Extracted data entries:
Start
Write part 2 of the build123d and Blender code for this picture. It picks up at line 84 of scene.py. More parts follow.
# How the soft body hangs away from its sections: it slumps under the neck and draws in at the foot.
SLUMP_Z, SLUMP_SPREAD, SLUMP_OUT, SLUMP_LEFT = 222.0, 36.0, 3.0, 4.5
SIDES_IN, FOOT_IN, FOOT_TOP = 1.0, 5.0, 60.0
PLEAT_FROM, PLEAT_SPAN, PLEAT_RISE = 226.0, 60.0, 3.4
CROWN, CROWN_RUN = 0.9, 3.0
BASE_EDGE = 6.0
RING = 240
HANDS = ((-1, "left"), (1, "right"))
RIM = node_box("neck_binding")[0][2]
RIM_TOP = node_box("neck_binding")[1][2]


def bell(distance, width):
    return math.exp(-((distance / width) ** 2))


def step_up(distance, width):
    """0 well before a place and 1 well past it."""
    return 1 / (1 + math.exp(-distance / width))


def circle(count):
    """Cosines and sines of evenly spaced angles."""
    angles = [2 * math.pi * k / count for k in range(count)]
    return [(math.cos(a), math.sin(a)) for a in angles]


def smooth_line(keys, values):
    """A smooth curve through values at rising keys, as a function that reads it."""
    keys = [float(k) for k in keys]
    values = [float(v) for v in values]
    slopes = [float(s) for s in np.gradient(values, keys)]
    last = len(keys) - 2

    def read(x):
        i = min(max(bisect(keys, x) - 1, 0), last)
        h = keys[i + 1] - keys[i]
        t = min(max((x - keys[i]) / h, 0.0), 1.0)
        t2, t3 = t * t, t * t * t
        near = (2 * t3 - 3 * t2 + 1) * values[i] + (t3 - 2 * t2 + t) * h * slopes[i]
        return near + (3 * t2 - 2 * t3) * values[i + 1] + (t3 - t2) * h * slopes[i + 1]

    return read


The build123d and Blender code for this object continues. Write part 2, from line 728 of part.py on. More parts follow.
End
### EXERCISE OBJECTIVE
Print only the lines that run from the start of the listing to the line bearing "last = len(keys) - 2"; please keep the first line and that last one, exactly as they appear.

### SOLUTION TO THIS PROBLEM
Write part 2 of the build123d and Blender code for this picture. It picks up at line 84 of scene.py. More parts follow.
# How the soft body hangs away from its sections: it slumps under the neck and draws in at the foot.
SLUMP_Z, SLUMP_SPREAD, SLUMP_OUT, SLUMP_LEFT = 222.0, 36.0, 3.0, 4.5
SIDES_IN, FOOT_IN, FOOT_TOP = 1.0, 5.0, 60.0
PLEAT_FROM, PLEAT_SPAN, PLEAT_RISE = 226.0, 60.0, 3.4
CROWN, CROWN_RUN = 0.9, 3.0
BASE_EDGE = 6.0
RING = 240
HANDS = ((-1, "left"), (1, "right"))
RIM = node_box("neck_binding")[0][2]
RIM_TOP = node_box("neck_binding")[1][2]


def bell(distance, width):
    return math.exp(-((distance / width) ** 2))


def step_up(distance, width):
    """0 well before a place and 1 well past it."""
    return 1 / (1 + math.exp(-distance / width))


def circle(count):
    """Cosines and sines of evenly spaced angles."""
    angles = [2 * math.pi * k / count for k in range(count)]
    return [(math.cos(a), math.sin(a)) for a in angles]


def smooth_line(keys, values):
    """A smooth curve through values at rising keys, as a function that reads it."""
    keys = [float(k) for k in keys]
    values = [float(v) for v in values]
    slopes = [float(s) for s in np.gradient(values, keys)]
    last = len(keys) - 2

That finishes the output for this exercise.